======== STORED DATA

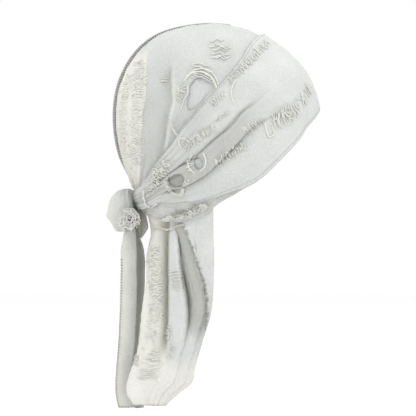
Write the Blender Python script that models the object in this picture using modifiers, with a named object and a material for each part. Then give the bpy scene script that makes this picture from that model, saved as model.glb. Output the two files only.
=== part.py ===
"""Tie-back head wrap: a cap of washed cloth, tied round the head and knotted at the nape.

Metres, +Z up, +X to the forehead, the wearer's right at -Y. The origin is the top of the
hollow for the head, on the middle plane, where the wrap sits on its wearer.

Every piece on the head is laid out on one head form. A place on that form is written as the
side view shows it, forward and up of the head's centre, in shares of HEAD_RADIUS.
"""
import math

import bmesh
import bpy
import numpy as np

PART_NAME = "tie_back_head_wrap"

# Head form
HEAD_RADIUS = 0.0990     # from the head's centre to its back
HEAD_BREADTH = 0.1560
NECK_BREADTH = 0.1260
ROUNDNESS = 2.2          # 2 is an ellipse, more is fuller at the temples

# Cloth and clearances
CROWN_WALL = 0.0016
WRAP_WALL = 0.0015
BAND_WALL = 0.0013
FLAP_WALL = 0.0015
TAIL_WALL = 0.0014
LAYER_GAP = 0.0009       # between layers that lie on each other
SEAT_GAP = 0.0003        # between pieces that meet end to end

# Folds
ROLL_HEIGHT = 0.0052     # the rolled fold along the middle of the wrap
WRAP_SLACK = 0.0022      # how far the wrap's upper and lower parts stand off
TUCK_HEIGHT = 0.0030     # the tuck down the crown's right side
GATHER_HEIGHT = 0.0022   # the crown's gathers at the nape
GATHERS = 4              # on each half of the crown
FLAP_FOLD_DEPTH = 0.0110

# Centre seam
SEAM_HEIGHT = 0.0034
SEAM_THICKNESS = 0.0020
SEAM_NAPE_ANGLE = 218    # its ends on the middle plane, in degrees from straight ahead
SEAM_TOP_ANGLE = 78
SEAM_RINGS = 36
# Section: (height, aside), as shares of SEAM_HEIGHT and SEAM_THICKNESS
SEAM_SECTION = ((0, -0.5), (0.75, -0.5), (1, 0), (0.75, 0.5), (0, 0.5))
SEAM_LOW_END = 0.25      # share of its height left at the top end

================

* **WHAT IS REQUIRED**
Scan the listing above and copy all lines containing the word "each".

* **WRITTEN REPLY**
Write the Blender Python script that models the object in this picture using modifiers, with a named object and a material for each part. Then give the bpy scene script that makes this picture from that model, saved as model.glb. Output the two files only.
LAYER_GAP = 0.0009       # between layers that lie on each other
GATHERS = 4              # on each half of the crown